Most people think they would choose to stay healthy if they had the option, so it seems crass to say you should stay healthy in your retirement years. And while there are many factors of aging that are beyond our control from a health perspective, there are many more that are within our control. It’s never too late to commit to a healthy lifestyle, eating whole fruits and vegetables, not smoking, getting regular check-ups and a maintaining relatively active physical and social lifestyle. These factors can give you a clean bill of health that can significantly reduce your life insurance costs (not to mention help you enjoy your retirement years!).

How to avoid scams

If it looks too good to be true, that’s because it is. If you are a senior looking for insurance, be aware that there are a number of scams out there that can take advantage of your or a loved one’s situation. Contact trusted, independent, legal or financial advisors if you would like to get sound advice on life insurance for seniors or on a particular insurance contract, and contact your state regulatory agency immediately if you believe you have been a victim of any kind of insurance scam.

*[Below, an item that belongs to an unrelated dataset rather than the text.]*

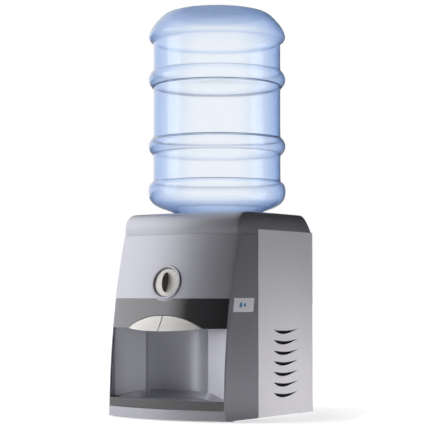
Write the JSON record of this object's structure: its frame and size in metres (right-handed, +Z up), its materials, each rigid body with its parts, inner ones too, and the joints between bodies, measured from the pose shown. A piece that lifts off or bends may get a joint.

In the end, you should get a life insurance policy that meets your specific needs. Your friend may have a radically different financial strategy from you and that is okay. Consider what specific risks your family faces financially if you pass away earlier than expected and what financial products can mitigate that risk. Be realistic in what those financial products can provide, and shop around for the best options. Remember that life insurance is not a way to make your family rich when you pass away it is simply one of many financial strategies that can protect them during financially difficult times.